What you should do: All of the material below is to be returned exactly.

Provided data:
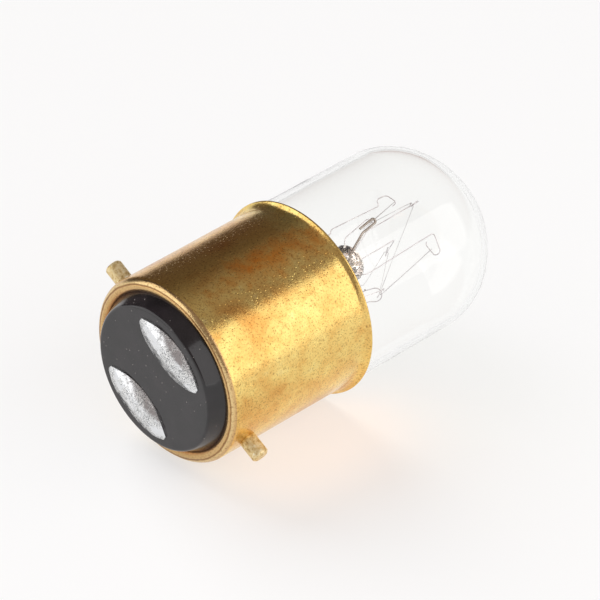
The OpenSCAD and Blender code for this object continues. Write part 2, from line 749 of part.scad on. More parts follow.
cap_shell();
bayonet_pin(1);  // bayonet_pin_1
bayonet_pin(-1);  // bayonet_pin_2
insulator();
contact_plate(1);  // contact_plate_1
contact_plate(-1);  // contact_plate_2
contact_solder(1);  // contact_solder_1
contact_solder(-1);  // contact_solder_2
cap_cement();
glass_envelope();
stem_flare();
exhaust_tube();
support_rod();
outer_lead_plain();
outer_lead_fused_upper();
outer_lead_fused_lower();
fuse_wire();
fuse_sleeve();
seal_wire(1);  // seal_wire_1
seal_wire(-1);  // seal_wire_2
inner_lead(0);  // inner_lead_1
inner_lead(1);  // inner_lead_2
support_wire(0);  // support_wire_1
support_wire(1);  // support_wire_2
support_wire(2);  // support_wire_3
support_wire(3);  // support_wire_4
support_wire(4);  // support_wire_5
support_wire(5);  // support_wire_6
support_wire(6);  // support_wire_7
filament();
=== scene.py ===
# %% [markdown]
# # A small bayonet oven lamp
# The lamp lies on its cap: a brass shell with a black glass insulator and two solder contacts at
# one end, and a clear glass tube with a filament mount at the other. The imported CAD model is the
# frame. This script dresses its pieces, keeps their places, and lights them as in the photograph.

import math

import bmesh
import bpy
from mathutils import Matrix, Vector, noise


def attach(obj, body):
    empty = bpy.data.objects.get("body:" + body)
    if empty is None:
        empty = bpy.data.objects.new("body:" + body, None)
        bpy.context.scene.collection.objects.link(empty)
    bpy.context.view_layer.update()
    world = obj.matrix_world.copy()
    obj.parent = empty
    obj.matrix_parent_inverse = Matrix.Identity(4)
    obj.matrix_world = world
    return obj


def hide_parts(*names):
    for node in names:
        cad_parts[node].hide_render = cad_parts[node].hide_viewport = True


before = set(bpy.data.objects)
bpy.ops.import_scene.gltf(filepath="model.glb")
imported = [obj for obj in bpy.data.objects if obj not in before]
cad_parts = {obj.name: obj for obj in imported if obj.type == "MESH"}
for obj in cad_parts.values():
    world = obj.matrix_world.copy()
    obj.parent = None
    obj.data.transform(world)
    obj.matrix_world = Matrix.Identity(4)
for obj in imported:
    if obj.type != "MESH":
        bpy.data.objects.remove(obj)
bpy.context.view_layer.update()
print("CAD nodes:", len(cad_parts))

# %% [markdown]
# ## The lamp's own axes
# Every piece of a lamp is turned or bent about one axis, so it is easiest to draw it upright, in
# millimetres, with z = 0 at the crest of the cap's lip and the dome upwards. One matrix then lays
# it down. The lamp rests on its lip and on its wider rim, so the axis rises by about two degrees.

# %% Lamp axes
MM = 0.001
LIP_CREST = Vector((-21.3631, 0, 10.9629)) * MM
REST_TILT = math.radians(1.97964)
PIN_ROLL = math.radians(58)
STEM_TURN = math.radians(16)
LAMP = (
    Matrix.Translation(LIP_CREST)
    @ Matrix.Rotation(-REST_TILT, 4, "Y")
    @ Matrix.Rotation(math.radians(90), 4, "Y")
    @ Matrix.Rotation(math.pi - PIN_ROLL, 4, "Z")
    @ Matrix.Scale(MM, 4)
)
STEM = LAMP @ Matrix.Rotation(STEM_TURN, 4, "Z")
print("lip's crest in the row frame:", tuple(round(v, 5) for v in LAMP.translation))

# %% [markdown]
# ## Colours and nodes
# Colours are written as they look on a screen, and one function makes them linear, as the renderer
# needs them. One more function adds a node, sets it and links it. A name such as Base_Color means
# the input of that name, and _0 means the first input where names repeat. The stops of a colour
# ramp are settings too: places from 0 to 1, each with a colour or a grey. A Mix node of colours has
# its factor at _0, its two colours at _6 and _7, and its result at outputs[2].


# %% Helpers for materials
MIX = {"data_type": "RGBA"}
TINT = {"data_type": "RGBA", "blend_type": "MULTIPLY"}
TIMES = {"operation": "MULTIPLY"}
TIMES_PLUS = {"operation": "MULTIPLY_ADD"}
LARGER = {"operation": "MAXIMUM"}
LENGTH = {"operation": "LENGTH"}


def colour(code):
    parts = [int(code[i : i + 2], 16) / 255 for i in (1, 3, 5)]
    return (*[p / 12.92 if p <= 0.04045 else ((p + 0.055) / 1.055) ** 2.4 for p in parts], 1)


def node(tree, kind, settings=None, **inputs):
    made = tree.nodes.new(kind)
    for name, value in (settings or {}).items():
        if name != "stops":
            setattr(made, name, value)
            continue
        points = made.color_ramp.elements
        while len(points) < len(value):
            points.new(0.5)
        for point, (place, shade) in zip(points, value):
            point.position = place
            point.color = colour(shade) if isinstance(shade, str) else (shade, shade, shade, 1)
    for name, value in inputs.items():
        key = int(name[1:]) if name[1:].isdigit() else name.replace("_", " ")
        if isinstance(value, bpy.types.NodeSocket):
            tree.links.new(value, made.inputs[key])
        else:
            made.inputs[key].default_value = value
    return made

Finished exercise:
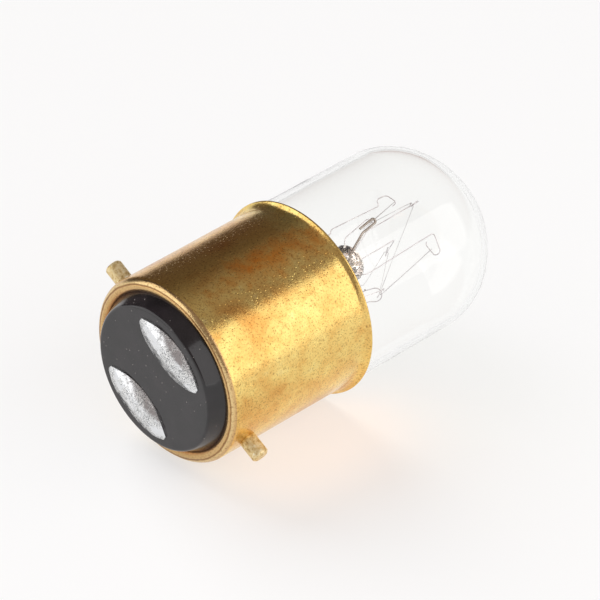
The OpenSCAD and Blender code for this object continues. Write part 2, from line 749 of part.scad on. More parts follow.
cap_shell();
bayonet_pin(1);  // bayonet_pin_1
bayonet_pin(-1);  // bayonet_pin_2
insulator();
contact_plate(1);  // contact_plate_1
contact_plate(-1);  // contact_plate_2
contact_solder(1);  // contact_solder_1
contact_solder(-1);  // contact_solder_2
cap_cement();
glass_envelope();
stem_flare();
exhaust_tube();
support_rod();
outer_lead_plain();
outer_lead_fused_upper();
outer_lead_fused_lower();
fuse_wire();
fuse_sleeve();
seal_wire(1);  // seal_wire_1
seal_wire(-1);  // seal_wire_2
inner_lead(0);  // inner_lead_1
inner_lead(1);  // inner_lead_2
support_wire(0);  // support_wire_1
support_wire(1);  // support_wire_2
support_wire(2);  // support_wire_3
support_wire(3);  // support_wire_4
support_wire(4);  // support_wire_5
support_wire(5);  // support_wire_6
support_wire(6);  // support_wire_7
filament();
=== scene.py ===
# %% [markdown]
# # A small bayonet oven lamp
# The lamp lies on its cap: a brass shell with a black glass insulator and two solder contacts at
# one end, and a clear glass tube with a filament mount at the other. The imported CAD model is the
# frame. This script dresses its pieces, keeps their places, and lights them as in the photograph.

import math

import bmesh
import bpy
from mathutils import Matrix, Vector, noise


def attach(obj, body):
    empty = bpy.data.objects.get("body:" + body)
    if empty is None:
        empty = bpy.data.objects.new("body:" + body, None)
        bpy.context.scene.collection.objects.link(empty)
    bpy.context.view_layer.update()
    world = obj.matrix_world.copy()
    obj.parent = empty
    obj.matrix_parent_inverse = Matrix.Identity(4)
    obj.matrix_world = world
    return obj


def hide_parts(*names):
    for node in names:
        cad_parts[node].hide_render = cad_parts[node].hide_viewport = True


before = set(bpy.data.objects)
bpy.ops.import_scene.gltf(filepath="model.glb")
imported = [obj for obj in bpy.data.objects if obj not in before]
cad_parts = {obj.name: obj for obj in imported if obj.type == "MESH"}
for obj in cad_parts.values():
    world = obj.matrix_world.copy()
    obj.parent = None
    obj.data.transform(world)
    obj.matrix_world = Matrix.Identity(4)
for obj in imported:
    if obj.type != "MESH":
        bpy.data.objects.remove(obj)
bpy.context.view_layer.update()
print("CAD nodes:", len(cad_parts))

# %% [markdown]
# ## The lamp's own axes
# Every piece of a lamp is turned or bent about one axis, so it is easiest to draw it upright, in
# millimetres, with z = 0 at the crest of the cap's lip and the dome upwards. One matrix then lays
# it down. The lamp rests on its lip and on its wider rim, so the axis rises by about two degrees.

# %% Lamp axes
MM = 0.001
LIP_CREST = Vector((-21.3631, 0, 10.9629)) * MM
REST_TILT = math.radians(1.97964)
PIN_ROLL = math.radians(58)
STEM_TURN = math.radians(16)
LAMP = (
    Matrix.Translation(LIP_CREST)
    @ Matrix.Rotation(-REST_TILT, 4, "Y")
    @ Matrix.Rotation(math.radians(90), 4, "Y")
    @ Matrix.Rotation(math.pi - PIN_ROLL, 4, "Z")
    @ Matrix.Scale(MM, 4)
)
STEM = LAMP @ Matrix.Rotation(STEM_TURN, 4, "Z")
print("lip's crest in the row frame:", tuple(round(v, 5) for v in LAMP.translation))

# %% [markdown]
# ## Colours and nodes
# Colours are written as they look on a screen, and one function makes them linear, as the renderer
# needs them. One more function adds a node, sets it and links it. A name such as Base_Color means
# the input of that name, and _0 means the first input where names repeat. The stops of a colour
# ramp are settings too: places from 0 to 1, each with a colour or a grey. A Mix node of colours has
# its factor at _0, its two colours at _6 and _7, and its result at outputs[2].


# %% Helpers for materials
MIX = {"data_type": "RGBA"}
TINT = {"data_type": "RGBA", "blend_type": "MULTIPLY"}
TIMES = {"operation": "MULTIPLY"}
TIMES_PLUS = {"operation": "MULTIPLY_ADD"}
LARGER = {"operation": "MAXIMUM"}
LENGTH = {"operation": "LENGTH"}


def colour(code):
    parts = [int(code[i : i + 2], 16) / 255 for i in (1, 3, 5)]
    return (*[p / 12.92 if p <= 0.04045 else ((p + 0.055) / 1.055) ** 2.4 for p in parts], 1)


def node(tree, kind, settings=None, **inputs):
    made = tree.nodes.new(kind)
    for name, value in (settings or {}).items():
        if name != "stops":
            setattr(made, name, value)
            continue
        points = made.color_ramp.elements
        while len(points) < len(value):
            points.new(0.5)
        for point, (place, shade) in zip(points, value):
            point.position = place
            point.color = colour(shade) if isinstance(shade, str) else (shade, shade, shade, 1)
    for name, value in inputs.items():
        key = int(name[1:]) if name[1:].isdigit() else name.replace("_", " ")
        if isinstance(value, bpy.types.NodeSocket):
            tree.links.new(value, made.inputs[key])
        else:
            made.inputs[key].default_value = value
    return made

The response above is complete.